EXERCISE REQUIREMENTS
Copy the data exactly from the line that contains "The Blender code" through the line that contains "return np.stack([flat[:, 0]", keeping both end lines and leaving out everything else.

DATA RECORDS
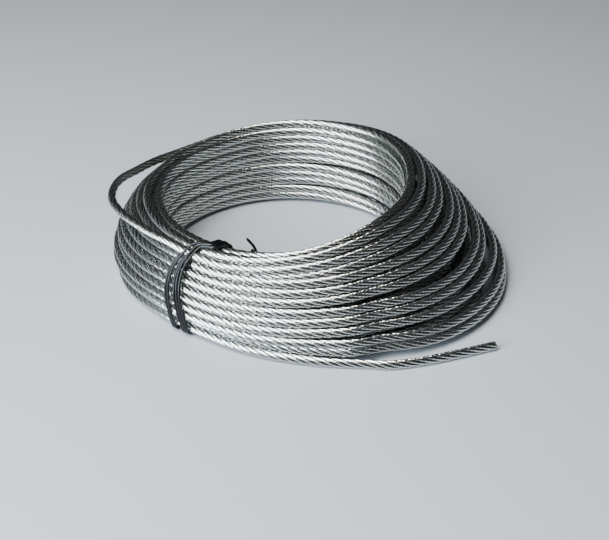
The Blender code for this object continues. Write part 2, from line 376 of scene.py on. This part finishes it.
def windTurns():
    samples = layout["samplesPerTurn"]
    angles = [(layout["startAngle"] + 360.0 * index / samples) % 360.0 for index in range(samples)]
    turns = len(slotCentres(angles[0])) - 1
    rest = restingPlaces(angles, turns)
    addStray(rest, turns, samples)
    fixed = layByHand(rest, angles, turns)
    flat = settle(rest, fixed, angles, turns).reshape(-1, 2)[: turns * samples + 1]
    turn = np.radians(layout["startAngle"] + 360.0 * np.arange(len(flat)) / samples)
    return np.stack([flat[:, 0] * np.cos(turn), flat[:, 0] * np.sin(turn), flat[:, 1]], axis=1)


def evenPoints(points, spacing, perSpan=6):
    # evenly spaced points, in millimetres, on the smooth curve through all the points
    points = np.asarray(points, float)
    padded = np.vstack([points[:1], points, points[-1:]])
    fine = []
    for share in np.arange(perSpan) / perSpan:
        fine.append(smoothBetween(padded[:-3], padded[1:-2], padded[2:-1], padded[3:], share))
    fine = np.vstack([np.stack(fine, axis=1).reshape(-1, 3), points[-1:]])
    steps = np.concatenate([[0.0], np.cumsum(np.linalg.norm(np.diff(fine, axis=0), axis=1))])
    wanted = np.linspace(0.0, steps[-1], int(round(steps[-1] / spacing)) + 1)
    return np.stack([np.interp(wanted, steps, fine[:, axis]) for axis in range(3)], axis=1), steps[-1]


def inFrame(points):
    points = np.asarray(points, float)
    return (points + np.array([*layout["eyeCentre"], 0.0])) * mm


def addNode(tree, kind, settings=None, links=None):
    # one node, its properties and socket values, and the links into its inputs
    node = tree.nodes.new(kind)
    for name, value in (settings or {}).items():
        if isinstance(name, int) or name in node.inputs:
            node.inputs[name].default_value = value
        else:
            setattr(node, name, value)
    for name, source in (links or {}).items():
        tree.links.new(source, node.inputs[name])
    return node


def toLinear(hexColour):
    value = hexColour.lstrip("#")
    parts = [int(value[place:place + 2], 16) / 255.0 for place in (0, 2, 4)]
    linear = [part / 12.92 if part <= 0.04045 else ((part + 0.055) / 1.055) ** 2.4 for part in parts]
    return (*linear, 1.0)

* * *

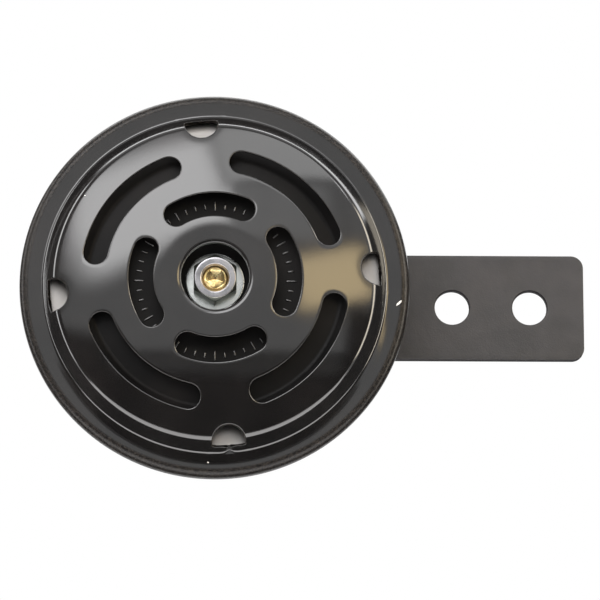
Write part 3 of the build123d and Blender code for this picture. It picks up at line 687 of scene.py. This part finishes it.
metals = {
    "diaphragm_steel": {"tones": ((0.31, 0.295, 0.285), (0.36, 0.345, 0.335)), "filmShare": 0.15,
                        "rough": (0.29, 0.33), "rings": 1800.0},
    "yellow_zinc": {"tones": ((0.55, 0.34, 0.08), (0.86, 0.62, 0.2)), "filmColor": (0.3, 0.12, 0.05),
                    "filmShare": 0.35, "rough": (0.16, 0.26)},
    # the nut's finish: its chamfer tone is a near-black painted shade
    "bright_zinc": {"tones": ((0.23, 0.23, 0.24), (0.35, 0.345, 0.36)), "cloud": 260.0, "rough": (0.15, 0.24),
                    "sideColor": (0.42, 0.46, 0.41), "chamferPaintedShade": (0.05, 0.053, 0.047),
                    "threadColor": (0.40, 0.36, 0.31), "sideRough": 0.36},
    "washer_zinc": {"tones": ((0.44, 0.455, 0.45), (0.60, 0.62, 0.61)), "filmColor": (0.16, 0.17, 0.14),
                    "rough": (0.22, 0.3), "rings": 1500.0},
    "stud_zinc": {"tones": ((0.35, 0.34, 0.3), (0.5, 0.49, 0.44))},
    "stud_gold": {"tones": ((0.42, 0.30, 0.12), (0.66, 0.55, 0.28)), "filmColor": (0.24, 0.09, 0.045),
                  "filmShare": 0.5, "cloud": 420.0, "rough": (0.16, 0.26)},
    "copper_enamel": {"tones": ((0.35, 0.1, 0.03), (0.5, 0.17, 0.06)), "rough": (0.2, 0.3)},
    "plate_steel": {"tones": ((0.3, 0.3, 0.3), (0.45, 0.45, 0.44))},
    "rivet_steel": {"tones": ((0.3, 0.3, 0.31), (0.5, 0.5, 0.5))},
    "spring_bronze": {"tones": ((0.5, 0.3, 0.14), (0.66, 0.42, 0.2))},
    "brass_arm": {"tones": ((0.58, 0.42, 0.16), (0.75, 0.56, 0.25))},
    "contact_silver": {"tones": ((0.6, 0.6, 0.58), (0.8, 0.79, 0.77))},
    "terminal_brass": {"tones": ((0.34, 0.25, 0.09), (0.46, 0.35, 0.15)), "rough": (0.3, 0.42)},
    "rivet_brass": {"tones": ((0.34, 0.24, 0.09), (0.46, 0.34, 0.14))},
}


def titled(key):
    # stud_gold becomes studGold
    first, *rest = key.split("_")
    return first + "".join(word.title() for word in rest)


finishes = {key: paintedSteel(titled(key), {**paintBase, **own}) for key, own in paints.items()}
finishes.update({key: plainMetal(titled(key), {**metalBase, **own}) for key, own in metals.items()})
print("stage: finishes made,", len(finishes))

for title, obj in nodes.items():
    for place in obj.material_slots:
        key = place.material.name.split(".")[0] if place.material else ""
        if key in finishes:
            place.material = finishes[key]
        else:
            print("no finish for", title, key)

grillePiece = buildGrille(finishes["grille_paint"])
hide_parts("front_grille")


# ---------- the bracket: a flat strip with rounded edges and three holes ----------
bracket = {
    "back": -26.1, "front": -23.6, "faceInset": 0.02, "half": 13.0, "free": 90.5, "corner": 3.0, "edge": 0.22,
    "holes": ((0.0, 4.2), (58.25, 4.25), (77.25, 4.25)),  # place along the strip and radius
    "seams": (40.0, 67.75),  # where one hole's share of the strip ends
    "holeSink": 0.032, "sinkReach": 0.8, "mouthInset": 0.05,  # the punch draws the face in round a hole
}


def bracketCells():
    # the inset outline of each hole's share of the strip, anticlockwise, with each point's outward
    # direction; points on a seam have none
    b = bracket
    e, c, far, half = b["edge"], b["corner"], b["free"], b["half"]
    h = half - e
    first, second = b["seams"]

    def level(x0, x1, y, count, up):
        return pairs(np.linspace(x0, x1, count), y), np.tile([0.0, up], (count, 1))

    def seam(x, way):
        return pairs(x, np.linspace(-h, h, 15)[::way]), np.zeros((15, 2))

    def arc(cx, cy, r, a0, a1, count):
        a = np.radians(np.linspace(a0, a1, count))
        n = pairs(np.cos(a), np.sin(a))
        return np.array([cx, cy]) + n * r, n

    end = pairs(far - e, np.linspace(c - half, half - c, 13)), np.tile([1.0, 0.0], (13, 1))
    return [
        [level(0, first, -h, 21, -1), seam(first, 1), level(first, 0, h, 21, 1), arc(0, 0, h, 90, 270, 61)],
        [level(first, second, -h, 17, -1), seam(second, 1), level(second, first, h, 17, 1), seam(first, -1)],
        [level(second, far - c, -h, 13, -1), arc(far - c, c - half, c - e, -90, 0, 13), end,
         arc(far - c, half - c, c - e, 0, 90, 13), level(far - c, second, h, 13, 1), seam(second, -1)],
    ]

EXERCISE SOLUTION
The Blender code for this object continues. Write part 2, from line 376 of scene.py on. This part finishes it.
def windTurns():
    samples = layout["samplesPerTurn"]
    angles = [(layout["startAngle"] + 360.0 * index / samples) % 360.0 for index in range(samples)]
    turns = len(slotCentres(angles[0])) - 1
    rest = restingPlaces(angles, turns)
    addStray(rest, turns, samples)
    fixed = layByHand(rest, angles, turns)
    flat = settle(rest, fixed, angles, turns).reshape(-1, 2)[: turns * samples + 1]
    turn = np.radians(layout["startAngle"] + 360.0 * np.arange(len(flat)) / samples)
    return np.stack([flat[:, 0] * np.cos(turn), flat[:, 0] * np.sin(turn), flat[:, 1]], axis=1)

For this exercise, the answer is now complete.